In the equations, index 1 refers to the upper layer and index 2 to the lower one. We assume that the fluid occupies a straight channel with constant rectangular cross-section and constant width. The variable $x$ refers to the axis of the channel, $t$ is time, $g$ is gravity and $H(x)$ is the depth function measured from a fixed level of reference. The constants $\rho _1$ and $\rho _2$ are the densities of each layer, where it is supposed that $\rho _1<\rho _2$. Finally, $h_i(x,t)$ and $q_i(x,t)$ are, respectively, the thickness and the mass-flow of the $i$th layer at the section of coordinate $x$ at time $t$.

Problem 6.6 can be written again under the form 5.1 with $N=4$, $\sigma =H$,

$$\begin{equation*} W=\left[ \begin{array}{c} h_1 \\q_1 \\h_2 \\q_2 \end{array} \right], \quad F(W)=\left[ \begin{array}{c} q_1 \\\displaystyle \frac{q_1^2}{h_1}+\frac{g}{2}h_1^2 \\q_2 \\\displaystyle \frac{q_2^2}{h_2}+\frac{g}{2}h_2^2 \\\end{array} \right], \quad S(W)=\left[ \begin{array}{c} 0 \\\displaystyle g h_1 \\0 \\\displaystyle g h_2 \\\end{array} \right], \end{equation*}$$

and

$$\begin{equation*} \mathcal{B}(W)=\left[ \begin{array}{cccc} 0 & 0 & 0 & 0 \\0 & 0 & -gh_1 & 0 \\0 & 0 & 0 & 0 \\-\rho gh_2 & 0 & 0 & 0 \end{array} \right], \end{equation*}$$

where $\rho =\rho _1/\rho _2$.

Also it can be put into the nonconservative form 5.2 with

$$\begin{equation*} \widetilde{W}=\left[ \begin{array}{c} h_1 \\q_1 \\h_2 \\q_2 \\H \end{array} \right], \quad \widetilde{\mathcal{A}}(\widetilde{W})=\left[ \begin{array}{ccccc} 0 & 1 & 0 & 0 & 0 \\-u_1^2+c_1^2 & 2u_1 & c_1^2 & 0 & -c_1^2 \\0 & 0 & 0 & 1 & 0 \\\rho c_2^2 & 0 & -u_2^2+c_2^2 & 2u_2 & -c_2^2 \\0 & 0 & 0 & 0 & 0 \end{array} \right], \end{equation*}$$

where $u_i=q_i/h_i$ and $c_i=\sqrt {gh_i}$.

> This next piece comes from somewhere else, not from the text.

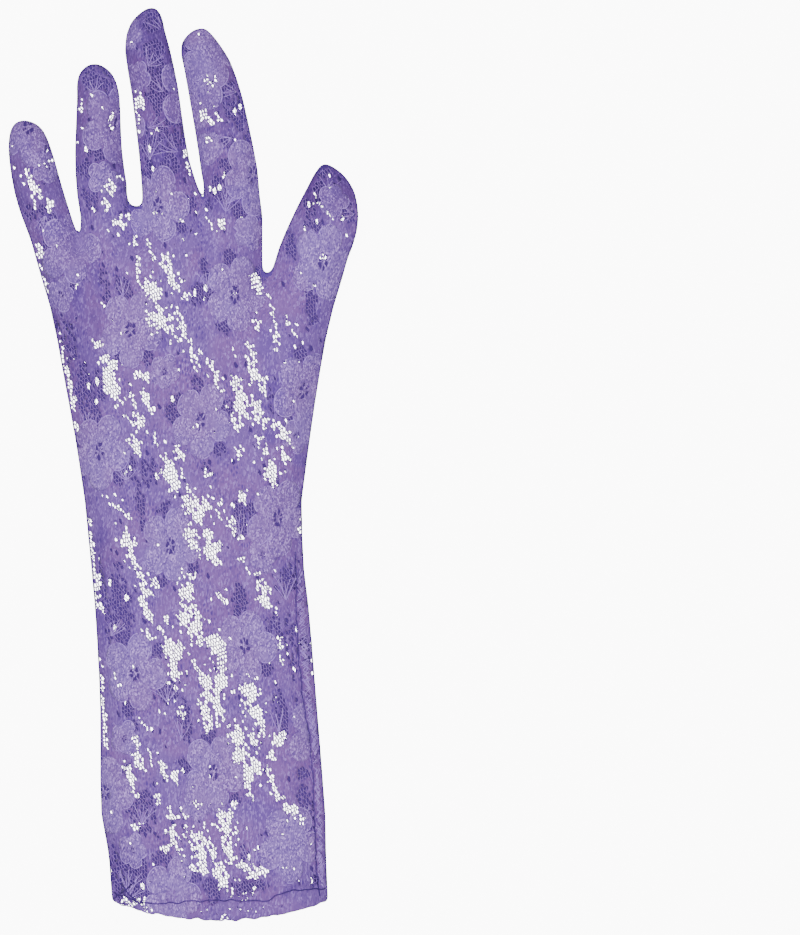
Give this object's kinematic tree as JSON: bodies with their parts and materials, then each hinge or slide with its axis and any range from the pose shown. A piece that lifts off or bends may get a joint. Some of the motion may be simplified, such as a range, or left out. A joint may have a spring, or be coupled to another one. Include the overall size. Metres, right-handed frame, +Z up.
{
  "type": "openwork glove",
  "caption": "Long openwork lace glove for the left hand, lying palm down, with a floral net, closed fingertips, a doubled hem at the open mouth and a side seam.",
  "frame": {"origin": "under the middle of the glove's box, on the surface that it lies on", "axes": "+Y towards the fingertips, +X towards the thumb side, +Z up from the surface"},
  "size_m": [0.14, 0.3656, 0.013],
  "materials": {
    "back_lace": "matt lace",
    "palm_lace": "matt lace",
    "hem_lace": "matt lace",
    "seam_cloth": "matt"
  },
  "bodies": {
    "root": {"back_panel": "back_lace", "palm_panel": "palm_lace", "cuff_hem": "hem_lace", "side_seam": "seam_cloth"}
  },
  "joints": []
}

The stationary solutions of system 6.6 are given by

$$\begin{equation} \begin{cases} q_1=\mathrm{constant}, \\ \displaystyle \frac{u_1^2}{2}-\frac{u_2^2}{2}+g_\rho h_1=\mathrm{constant}, \\ q_2=\mathrm{constant}, \\ \displaystyle \frac{u_1^2}{2}+g(h_1+h_2-H)=\mathrm{constant}, \end{cases} {\tag{6.7}} \end{equation}$$

where $g_\rho =(1-\rho )g$ is the reduced gravity.

In 28 Roe matrices for system 6.6, based on the choice of paths as segments, were constructed. The resulting Roe scheme was proved to be well balanced with order 2 for general stationary solutions, and exactly well balanced for solutions representing water at rest or vacuum.

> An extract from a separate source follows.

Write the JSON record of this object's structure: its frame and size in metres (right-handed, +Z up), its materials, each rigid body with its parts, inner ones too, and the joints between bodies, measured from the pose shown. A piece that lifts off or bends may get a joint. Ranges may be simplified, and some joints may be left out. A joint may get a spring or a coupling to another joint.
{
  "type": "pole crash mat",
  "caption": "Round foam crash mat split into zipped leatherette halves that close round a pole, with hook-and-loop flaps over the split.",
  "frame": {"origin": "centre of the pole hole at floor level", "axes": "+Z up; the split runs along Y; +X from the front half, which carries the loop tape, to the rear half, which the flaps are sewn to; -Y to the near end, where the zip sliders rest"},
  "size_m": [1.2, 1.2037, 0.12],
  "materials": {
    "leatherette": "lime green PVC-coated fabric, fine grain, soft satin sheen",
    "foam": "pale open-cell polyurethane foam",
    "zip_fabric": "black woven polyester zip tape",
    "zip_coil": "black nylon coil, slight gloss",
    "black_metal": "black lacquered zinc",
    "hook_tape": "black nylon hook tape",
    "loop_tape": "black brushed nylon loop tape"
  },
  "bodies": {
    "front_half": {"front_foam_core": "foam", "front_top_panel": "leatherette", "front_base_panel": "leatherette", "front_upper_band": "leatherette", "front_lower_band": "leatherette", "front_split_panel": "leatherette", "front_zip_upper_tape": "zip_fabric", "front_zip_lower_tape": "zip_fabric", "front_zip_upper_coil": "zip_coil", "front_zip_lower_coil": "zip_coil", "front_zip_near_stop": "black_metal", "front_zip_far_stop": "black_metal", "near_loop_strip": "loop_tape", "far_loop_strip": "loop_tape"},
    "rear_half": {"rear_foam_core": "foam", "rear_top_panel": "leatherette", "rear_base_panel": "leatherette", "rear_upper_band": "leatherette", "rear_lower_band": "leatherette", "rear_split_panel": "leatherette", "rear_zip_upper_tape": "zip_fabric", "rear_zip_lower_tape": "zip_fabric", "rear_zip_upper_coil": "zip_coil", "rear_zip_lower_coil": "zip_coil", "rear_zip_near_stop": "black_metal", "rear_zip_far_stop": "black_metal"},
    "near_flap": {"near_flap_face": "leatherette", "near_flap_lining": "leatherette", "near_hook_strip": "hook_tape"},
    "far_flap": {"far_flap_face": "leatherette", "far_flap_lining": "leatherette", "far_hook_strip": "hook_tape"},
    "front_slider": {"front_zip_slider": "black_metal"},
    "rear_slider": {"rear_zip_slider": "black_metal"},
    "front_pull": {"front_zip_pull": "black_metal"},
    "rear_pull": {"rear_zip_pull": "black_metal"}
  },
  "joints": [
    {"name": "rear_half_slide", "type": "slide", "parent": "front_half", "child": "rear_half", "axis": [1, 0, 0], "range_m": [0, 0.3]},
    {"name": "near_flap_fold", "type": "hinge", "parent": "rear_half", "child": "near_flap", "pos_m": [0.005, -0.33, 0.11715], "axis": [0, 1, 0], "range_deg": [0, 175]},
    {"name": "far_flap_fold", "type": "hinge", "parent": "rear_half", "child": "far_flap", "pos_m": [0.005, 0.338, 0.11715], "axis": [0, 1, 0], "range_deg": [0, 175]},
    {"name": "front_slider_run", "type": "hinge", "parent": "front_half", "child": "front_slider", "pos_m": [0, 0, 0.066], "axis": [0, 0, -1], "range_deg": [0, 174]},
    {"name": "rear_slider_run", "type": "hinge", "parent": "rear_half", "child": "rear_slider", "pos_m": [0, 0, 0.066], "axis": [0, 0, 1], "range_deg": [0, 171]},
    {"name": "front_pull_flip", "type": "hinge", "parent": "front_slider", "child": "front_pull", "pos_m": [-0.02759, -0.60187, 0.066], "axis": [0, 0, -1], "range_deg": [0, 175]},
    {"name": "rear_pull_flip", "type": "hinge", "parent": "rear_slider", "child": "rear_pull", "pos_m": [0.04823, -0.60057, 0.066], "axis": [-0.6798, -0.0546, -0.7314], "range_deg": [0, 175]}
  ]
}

For the reconstruction process, a strategy similar to that in Section 6.1 is followed. Specifically, we reconstruct the elevations

$$\begin{equation*} \eta _1=h_1+h_2-H, \quad \eta _2=h_2-H, \end{equation*}$$

instead of the thickness $h_1$ and $h_2$. As a consequence, the resulting WENO-Roe scheme 3.6 is exactly well balanced for solutions representing water at rest or vacuum, and well balanced with order $r$ (or $2r-1$ if the modified WENO method is used) for general stationary solutions.

7. Numerical results

7.1. Verification of the $\mathcal{C}$-property

The objective of this section is to test the $\mathcal{C}$-property of the scheme 3.6 stated in Section 6.1. We have considered two examples, corresponding to one-layer and two-layer shallow-water systems.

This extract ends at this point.